---------- Supplied material

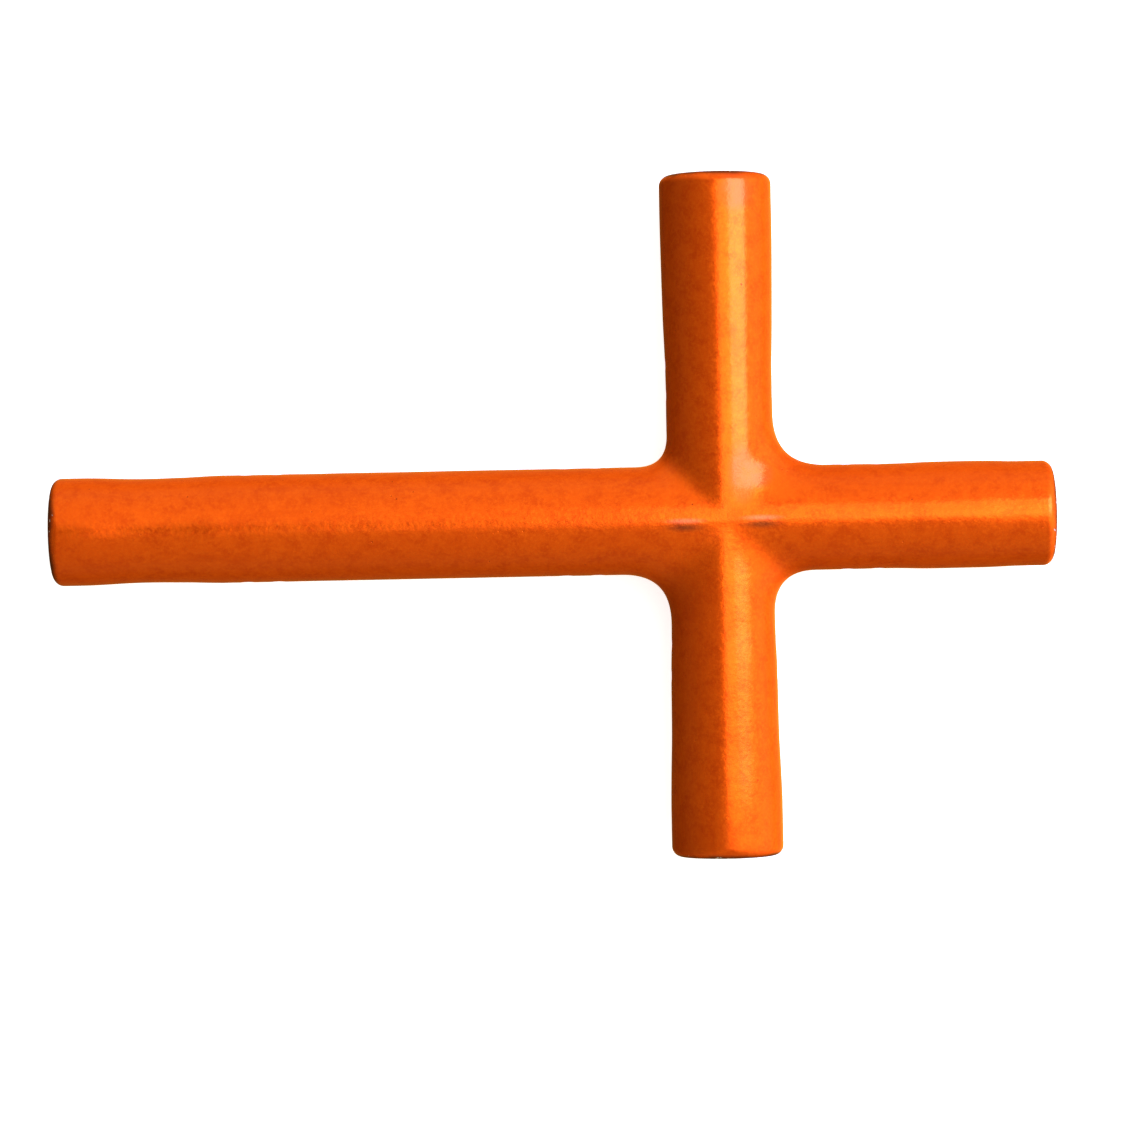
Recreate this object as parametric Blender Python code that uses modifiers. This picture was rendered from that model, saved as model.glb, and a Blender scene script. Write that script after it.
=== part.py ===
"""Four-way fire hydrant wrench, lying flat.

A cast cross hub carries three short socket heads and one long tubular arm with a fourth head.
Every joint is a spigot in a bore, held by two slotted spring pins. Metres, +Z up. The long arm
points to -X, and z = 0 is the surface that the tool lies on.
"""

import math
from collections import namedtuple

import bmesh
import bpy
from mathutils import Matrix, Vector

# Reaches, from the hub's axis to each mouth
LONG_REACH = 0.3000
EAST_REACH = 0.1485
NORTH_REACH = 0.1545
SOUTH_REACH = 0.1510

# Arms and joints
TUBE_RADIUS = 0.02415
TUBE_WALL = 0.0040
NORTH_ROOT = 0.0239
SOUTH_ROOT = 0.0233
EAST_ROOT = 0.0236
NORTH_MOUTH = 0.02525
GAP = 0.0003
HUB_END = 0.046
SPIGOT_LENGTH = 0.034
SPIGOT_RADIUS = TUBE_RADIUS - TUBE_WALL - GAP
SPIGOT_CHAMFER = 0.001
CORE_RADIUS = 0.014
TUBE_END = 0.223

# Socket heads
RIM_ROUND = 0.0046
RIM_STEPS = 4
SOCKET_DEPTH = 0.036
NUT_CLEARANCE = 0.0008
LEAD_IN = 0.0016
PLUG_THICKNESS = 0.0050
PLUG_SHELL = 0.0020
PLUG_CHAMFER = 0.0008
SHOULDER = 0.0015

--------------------

Description of the task | Restate the data above exactly, keeping each word as it stands.

Final answer |
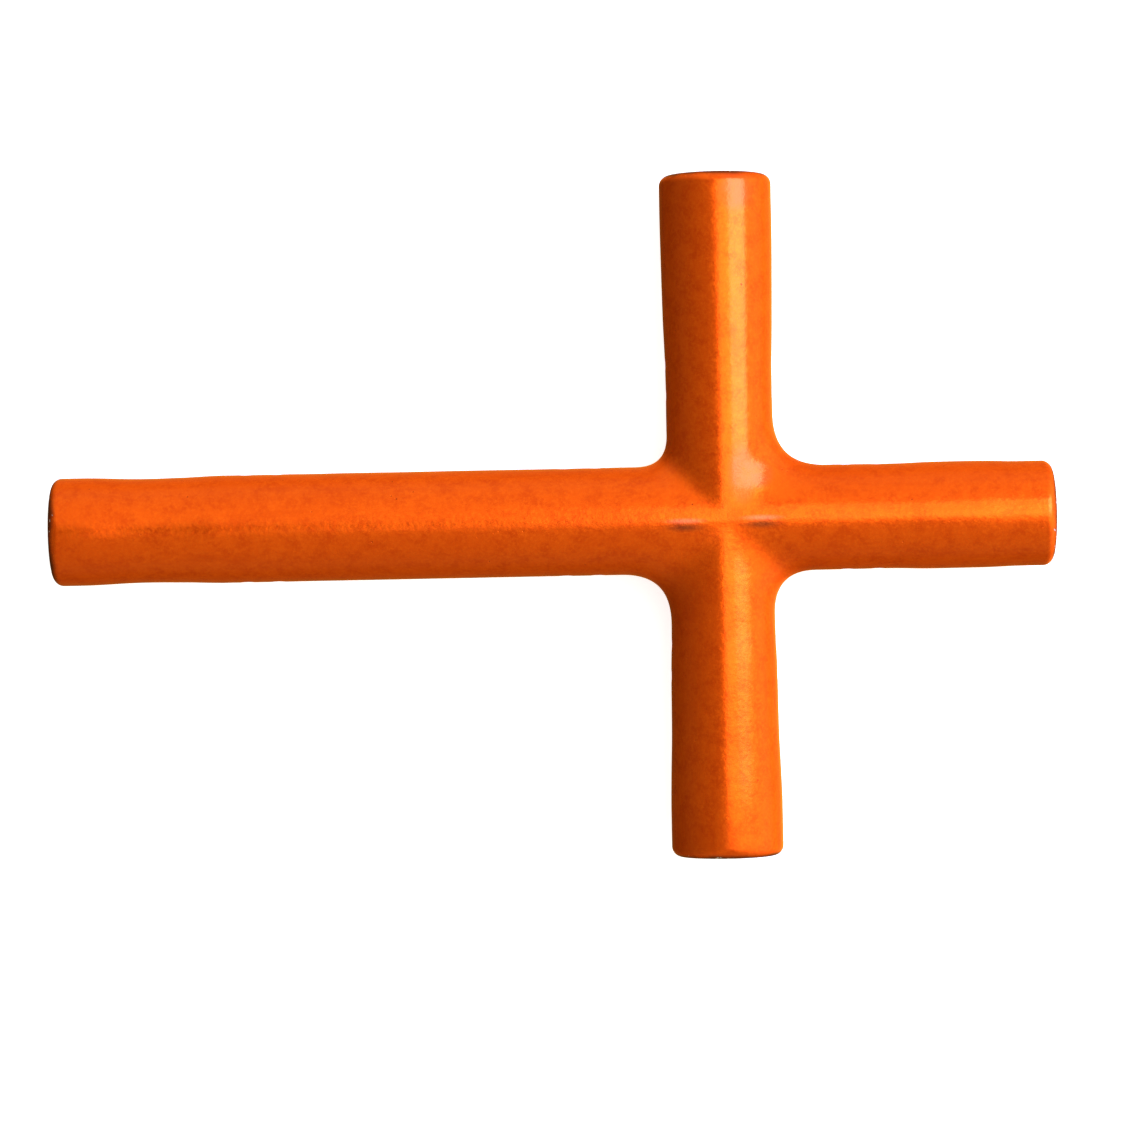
Recreate this object as parametric Blender Python code that uses modifiers. This picture was rendered from that model, saved as model.glb, and a Blender scene script. Write that script after it.
=== part.py ===
"""Four-way fire hydrant wrench, lying flat.

A cast cross hub carries three short socket heads and one long tubular arm with a fourth head.
Every joint is a spigot in a bore, held by two slotted spring pins. Metres, +Z up. The long arm
points to -X, and z = 0 is the surface that the tool lies on.
"""

import math
from collections import namedtuple

import bmesh
import bpy
from mathutils import Matrix, Vector

# Reaches, from the hub's axis to each mouth
LONG_REACH = 0.3000
EAST_REACH = 0.1485
NORTH_REACH = 0.1545
SOUTH_REACH = 0.1510

# Arms and joints
TUBE_RADIUS = 0.02415
TUBE_WALL = 0.0040
NORTH_ROOT = 0.0239
SOUTH_ROOT = 0.0233
EAST_ROOT = 0.0236
NORTH_MOUTH = 0.02525
GAP = 0.0003
HUB_END = 0.046
SPIGOT_LENGTH = 0.034
SPIGOT_RADIUS = TUBE_RADIUS - TUBE_WALL - GAP
SPIGOT_CHAMFER = 0.001
CORE_RADIUS = 0.014
TUBE_END = 0.223

# Socket heads
RIM_ROUND = 0.0046
RIM_STEPS = 4
SOCKET_DEPTH = 0.036
NUT_CLEARANCE = 0.0008
LEAD_IN = 0.0016
PLUG_THICKNESS = 0.0050
PLUG_SHELL = 0.0020
PLUG_CHAMFER = 0.0008
SHOULDER = 0.0015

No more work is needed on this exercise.